__Stated task__
Copy out exactly the lines from the first line of the material below through the line containing "length = CAUDAL_LENGTH", and nothing beyond them.

===== Data lines =====

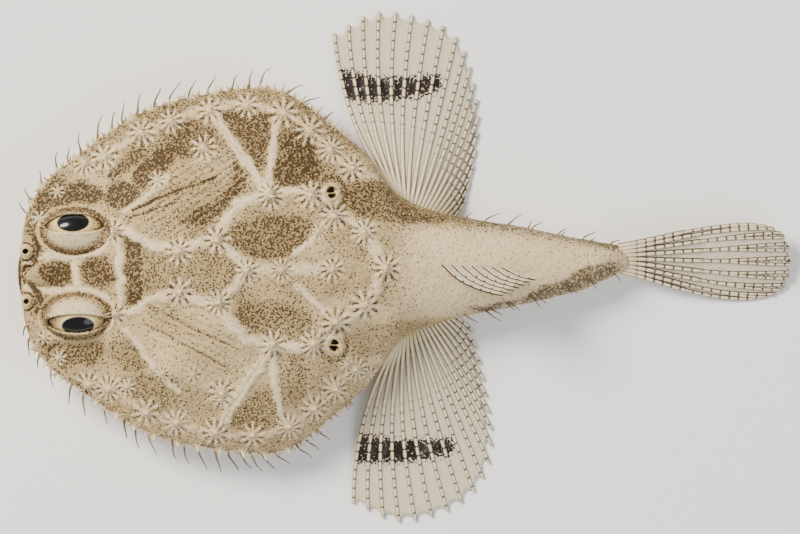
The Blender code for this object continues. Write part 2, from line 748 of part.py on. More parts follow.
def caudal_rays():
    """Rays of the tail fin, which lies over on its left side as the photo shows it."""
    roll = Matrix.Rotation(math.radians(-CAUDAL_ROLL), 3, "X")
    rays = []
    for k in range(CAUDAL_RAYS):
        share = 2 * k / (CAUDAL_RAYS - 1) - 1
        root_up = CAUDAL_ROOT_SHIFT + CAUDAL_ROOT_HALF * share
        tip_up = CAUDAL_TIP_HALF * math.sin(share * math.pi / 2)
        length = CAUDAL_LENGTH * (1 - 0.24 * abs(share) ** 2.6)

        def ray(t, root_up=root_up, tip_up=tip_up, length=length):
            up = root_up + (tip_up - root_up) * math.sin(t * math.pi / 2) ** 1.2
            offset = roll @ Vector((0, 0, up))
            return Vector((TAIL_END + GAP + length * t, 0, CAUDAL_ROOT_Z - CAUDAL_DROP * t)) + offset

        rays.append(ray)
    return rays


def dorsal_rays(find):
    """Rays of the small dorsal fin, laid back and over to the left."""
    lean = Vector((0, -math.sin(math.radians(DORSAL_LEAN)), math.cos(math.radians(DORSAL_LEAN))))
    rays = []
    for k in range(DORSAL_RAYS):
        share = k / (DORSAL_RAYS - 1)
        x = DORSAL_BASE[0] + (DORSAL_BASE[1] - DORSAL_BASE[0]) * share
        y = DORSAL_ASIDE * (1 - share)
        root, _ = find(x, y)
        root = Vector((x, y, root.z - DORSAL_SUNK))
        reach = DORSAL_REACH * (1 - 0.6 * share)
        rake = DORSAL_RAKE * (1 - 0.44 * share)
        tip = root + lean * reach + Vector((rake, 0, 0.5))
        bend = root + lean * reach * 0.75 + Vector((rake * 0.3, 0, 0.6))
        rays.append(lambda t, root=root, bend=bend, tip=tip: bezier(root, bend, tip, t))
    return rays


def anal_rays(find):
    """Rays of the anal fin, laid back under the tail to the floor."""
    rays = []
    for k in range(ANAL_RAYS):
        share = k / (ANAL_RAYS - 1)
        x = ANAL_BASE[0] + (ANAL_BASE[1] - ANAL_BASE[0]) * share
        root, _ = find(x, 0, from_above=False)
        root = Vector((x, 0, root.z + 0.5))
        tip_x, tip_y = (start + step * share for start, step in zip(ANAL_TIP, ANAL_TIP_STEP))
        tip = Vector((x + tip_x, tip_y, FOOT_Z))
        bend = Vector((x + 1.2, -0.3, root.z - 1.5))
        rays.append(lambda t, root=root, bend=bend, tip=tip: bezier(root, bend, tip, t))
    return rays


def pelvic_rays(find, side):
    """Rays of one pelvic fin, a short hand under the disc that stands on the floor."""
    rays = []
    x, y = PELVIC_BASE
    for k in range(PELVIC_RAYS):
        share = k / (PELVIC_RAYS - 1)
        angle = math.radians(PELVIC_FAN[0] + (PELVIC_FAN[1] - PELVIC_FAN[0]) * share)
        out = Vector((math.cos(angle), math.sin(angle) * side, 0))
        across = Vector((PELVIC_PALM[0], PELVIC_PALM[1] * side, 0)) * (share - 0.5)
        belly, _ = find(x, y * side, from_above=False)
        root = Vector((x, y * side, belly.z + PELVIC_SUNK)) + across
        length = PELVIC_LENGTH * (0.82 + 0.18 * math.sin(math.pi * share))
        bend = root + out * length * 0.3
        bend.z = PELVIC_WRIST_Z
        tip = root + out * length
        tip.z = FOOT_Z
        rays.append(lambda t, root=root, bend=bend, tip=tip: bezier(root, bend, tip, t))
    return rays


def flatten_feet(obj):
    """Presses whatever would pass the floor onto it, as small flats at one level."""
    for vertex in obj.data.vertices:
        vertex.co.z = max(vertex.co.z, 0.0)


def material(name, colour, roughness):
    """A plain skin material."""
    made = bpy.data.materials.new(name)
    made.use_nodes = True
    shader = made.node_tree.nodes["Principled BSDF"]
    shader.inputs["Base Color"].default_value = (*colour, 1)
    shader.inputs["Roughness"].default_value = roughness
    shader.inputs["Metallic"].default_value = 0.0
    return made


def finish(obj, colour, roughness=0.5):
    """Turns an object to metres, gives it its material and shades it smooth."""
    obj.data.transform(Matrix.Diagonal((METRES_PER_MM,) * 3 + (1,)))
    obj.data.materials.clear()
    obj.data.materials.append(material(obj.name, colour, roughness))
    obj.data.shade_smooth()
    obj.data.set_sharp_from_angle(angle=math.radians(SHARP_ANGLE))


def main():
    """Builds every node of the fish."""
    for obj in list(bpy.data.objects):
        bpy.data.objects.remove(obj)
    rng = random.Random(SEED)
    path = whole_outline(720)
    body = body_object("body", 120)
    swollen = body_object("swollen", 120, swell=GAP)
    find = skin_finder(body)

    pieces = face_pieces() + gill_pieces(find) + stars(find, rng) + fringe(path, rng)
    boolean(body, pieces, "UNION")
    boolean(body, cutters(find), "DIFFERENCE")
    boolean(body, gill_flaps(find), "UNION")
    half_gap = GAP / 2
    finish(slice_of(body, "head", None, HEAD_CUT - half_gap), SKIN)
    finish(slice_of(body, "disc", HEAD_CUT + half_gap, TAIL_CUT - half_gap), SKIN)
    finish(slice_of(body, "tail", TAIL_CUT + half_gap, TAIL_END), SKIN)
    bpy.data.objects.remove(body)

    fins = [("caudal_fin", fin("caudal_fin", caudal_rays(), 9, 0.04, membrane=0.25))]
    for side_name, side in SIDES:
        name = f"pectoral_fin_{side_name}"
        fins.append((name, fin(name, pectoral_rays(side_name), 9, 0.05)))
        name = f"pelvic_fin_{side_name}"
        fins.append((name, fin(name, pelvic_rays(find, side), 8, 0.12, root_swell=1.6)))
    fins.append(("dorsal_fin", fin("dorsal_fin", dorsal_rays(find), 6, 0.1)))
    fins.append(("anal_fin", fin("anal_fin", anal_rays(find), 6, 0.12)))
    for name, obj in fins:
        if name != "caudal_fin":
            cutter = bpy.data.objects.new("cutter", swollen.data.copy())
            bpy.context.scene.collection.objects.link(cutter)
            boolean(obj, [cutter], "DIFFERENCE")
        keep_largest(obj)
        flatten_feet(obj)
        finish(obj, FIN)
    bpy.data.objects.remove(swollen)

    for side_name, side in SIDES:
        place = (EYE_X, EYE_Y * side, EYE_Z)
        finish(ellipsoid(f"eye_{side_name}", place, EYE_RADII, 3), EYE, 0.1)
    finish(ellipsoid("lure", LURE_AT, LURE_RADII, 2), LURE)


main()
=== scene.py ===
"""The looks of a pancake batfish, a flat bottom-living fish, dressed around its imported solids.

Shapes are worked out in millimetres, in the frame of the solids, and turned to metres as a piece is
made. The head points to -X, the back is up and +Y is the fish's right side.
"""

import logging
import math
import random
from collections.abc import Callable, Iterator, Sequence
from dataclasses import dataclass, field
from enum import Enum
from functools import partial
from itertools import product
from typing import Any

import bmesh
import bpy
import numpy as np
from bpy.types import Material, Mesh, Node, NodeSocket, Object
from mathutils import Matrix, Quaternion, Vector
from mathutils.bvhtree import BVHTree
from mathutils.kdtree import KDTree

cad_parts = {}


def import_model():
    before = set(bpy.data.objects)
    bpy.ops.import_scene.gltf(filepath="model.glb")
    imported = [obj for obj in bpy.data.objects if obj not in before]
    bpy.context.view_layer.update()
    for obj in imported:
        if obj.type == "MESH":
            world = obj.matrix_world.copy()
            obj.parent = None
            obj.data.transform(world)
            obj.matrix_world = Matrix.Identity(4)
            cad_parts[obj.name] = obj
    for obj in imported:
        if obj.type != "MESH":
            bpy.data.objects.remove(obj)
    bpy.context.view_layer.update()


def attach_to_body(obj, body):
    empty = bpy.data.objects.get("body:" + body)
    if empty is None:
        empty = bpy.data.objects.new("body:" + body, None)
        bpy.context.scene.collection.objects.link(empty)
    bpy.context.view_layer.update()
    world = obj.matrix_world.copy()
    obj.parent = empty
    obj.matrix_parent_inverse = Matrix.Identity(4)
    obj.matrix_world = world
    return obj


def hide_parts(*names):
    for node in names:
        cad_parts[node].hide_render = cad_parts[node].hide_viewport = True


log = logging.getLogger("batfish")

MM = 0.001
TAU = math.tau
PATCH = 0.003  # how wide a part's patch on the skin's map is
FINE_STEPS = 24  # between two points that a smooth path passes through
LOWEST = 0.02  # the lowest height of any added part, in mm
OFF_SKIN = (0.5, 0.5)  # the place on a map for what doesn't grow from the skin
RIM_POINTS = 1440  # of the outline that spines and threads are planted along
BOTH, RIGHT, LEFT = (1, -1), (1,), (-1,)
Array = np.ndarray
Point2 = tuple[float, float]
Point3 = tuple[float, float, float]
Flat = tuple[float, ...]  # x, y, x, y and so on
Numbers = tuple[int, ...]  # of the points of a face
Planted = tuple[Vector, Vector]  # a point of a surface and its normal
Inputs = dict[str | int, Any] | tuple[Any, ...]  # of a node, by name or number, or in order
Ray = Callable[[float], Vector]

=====

__Written answer__
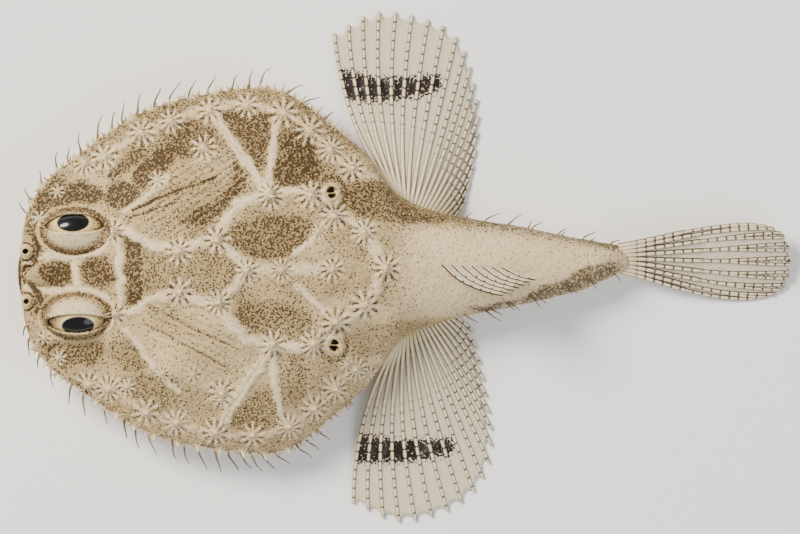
The Blender code for this object continues. Write part 2, from line 748 of part.py on. More parts follow.
def caudal_rays():
    """Rays of the tail fin, which lies over on its left side as the photo shows it."""
    roll = Matrix.Rotation(math.radians(-CAUDAL_ROLL), 3, "X")
    rays = []
    for k in range(CAUDAL_RAYS):
        share = 2 * k / (CAUDAL_RAYS - 1) - 1
        root_up = CAUDAL_ROOT_SHIFT + CAUDAL_ROOT_HALF * share
        tip_up = CAUDAL_TIP_HALF * math.sin(share * math.pi / 2)
        length = CAUDAL_LENGTH * (1 - 0.24 * abs(share) ** 2.6)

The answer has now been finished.